Anwender können zudem über eine Bewertungsfunktion helfen, wertvolles Wissen von nutzlosem zu unterscheiden. Werden die Autoren positiv eingestufter Inhalte belohnt, entsteht ein sich selbst verstärkender Effekt, der die Qualität eines Wissens-Management-Systems weiter erhöht. Anders sieht es allerdings mit dem Beseitigen von Wissen aus, das im Internet kursiert. Einer Person oder einem Unternehmen wird es heute kaum noch gelingen, unerwünschte oder gar gefälschte Inhalte komplett zu löschen. Jahre zurückliegende Beiträge in Internet-Foren sind schon manchem Bewerber zum Verhängnis geworden.

Selbstorganisation

Das klassische Präsenzlernen wird es auch künftig in Schulungen geben. Es dient aber vorrangig dem Grundlagentraining. Die Vertiefung des Wissens erfolgt hingegen künftig über dezentral organisierte soziale Netze, deren Mitglieder selbstständig Zeit, Ort und Umfang ihrer Weiterbildung bestimmen. Sie kommunizieren mit Gleichgesinnten, erstellen selbst Inhalte und tauschen diese aus. Der Trend geht also zur Selbstverantwortung und zur Selbstorganisation des Lernens.

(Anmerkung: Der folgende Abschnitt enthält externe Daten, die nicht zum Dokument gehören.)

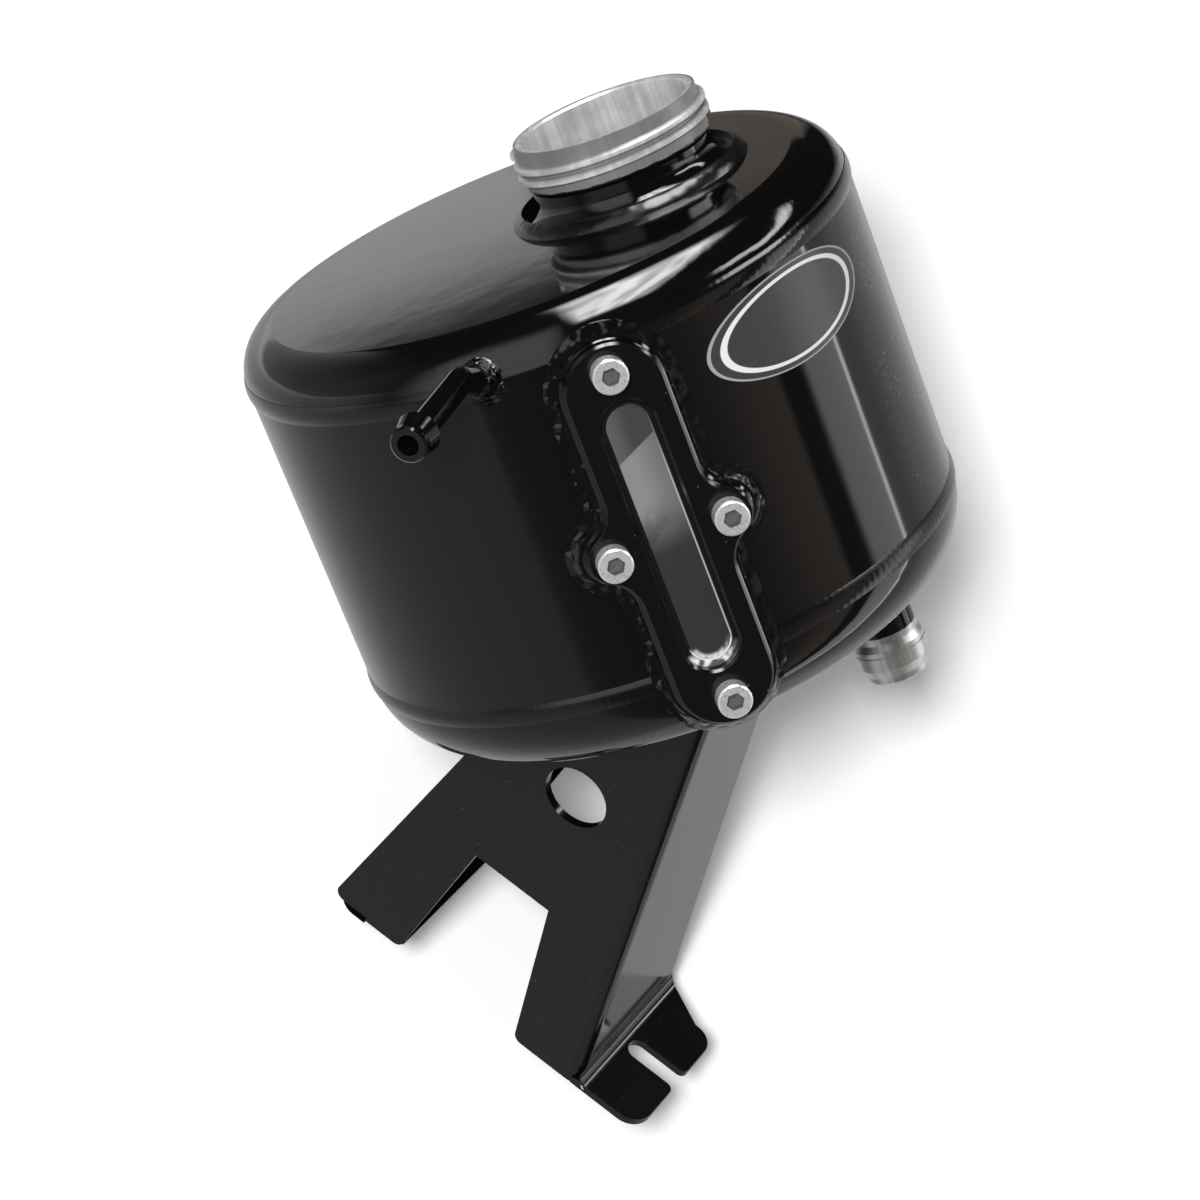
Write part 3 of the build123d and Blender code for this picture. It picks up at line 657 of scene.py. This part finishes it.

Wie aber lässt sich Wissen im Unternehmen halten, wenn ganze Jahrgangsgruppen in den Ruhestand wechseln? Dann bleibt Unternehmen oft nichts anderes übrig, als Ehemalige als Berater oder Trainer zu reaktivieren. Neuerdings werden dazu Web-Communities wie Xing mit ausgeschiedenen Mitarbeitern genutzt, und dieser Trend wird sich fortsetzen. (as)

Die wichtigsten Trends im Wissens-Management

  • Techniken des Web 2.0 halten Einzug im Unternehmen.

  • Der demografische Wandel löst vermehrt Wissenstransfer-Initiativen aus.

  • Die Integration von Echtzeitkommunikation, Telefonie und Kollaboration wird Wissensarbeitsplätze nachhaltig verbessern.

  • Neue Suchtechniken erobern die Unternehmen.

  • Lebenslanges Lernen findet zunehmend dezentral in sozialen Netzen und selbstorganisiert statt.